§ The exercise
Wherever the string "from" occurs in a line of these records, report that line.

§ Raw records
☆ ☆ ☆ ☆ ☆

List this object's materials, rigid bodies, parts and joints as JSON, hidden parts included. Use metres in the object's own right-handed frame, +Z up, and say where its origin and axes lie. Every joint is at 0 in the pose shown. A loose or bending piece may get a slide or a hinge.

☆ ☆ ☆ ☆ ☆

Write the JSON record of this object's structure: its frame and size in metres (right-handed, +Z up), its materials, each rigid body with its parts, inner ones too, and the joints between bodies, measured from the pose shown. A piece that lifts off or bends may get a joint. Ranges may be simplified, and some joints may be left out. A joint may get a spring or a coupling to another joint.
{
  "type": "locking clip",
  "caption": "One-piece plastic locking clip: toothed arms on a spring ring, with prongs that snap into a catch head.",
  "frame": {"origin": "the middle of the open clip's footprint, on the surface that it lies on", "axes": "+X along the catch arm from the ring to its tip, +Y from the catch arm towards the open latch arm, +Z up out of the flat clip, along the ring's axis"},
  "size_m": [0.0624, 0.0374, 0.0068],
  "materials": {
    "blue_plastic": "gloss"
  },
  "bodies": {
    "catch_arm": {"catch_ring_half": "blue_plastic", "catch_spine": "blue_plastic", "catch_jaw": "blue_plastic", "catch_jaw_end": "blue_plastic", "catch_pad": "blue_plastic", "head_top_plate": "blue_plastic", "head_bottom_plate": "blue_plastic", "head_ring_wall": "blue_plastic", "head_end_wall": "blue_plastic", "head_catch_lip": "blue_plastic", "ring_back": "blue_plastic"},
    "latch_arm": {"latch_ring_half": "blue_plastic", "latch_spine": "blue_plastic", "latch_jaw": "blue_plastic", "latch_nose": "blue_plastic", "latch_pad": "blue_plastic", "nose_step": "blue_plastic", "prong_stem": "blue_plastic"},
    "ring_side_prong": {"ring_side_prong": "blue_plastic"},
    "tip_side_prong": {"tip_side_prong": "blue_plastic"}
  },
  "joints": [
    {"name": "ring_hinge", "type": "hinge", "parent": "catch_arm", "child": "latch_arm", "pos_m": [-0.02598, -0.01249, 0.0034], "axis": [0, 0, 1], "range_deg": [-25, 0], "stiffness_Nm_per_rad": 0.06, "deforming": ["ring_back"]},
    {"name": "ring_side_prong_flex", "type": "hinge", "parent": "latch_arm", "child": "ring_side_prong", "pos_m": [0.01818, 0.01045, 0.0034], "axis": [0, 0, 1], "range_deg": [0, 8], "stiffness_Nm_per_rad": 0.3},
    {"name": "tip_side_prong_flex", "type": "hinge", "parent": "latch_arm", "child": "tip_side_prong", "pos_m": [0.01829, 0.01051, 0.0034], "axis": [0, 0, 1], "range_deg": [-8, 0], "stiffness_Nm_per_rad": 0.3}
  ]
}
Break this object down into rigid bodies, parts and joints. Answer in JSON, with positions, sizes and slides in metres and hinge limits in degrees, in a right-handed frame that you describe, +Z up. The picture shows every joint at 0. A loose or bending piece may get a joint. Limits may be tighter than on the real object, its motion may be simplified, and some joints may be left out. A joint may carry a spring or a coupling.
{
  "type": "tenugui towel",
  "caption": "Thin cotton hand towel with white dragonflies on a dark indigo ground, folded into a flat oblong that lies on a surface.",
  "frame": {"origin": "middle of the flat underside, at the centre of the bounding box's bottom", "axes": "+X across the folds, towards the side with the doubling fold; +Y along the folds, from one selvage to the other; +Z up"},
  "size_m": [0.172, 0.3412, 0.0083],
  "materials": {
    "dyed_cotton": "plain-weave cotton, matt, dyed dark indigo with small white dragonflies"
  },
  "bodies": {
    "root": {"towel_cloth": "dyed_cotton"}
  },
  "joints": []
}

☆ ☆ ☆ ☆ ☆

§ Expected answer
Write the JSON record of this object's structure: its frame and size in metres (right-handed, +Z up), its materials, each rigid body with its parts, inner ones too, and the joints between bodies, measured from the pose shown. A piece that lifts off or bends may get a joint. Ranges may be simplified, and some joints may be left out. A joint may get a spring or a coupling to another joint.
  "frame": {"origin": "the middle of the open clip's footprint, on the surface that it lies on", "axes": "+X along the catch arm from the ring to its tip, +Y from the catch arm towards the open latch arm, +Z up out of the flat clip, along the ring's axis"},
  "frame": {"origin": "middle of the flat underside, at the centre of the bounding box's bottom", "axes": "+X across the folds, towards the side with the doubling fold; +Y along the folds, from one selvage to the other; +Z up"},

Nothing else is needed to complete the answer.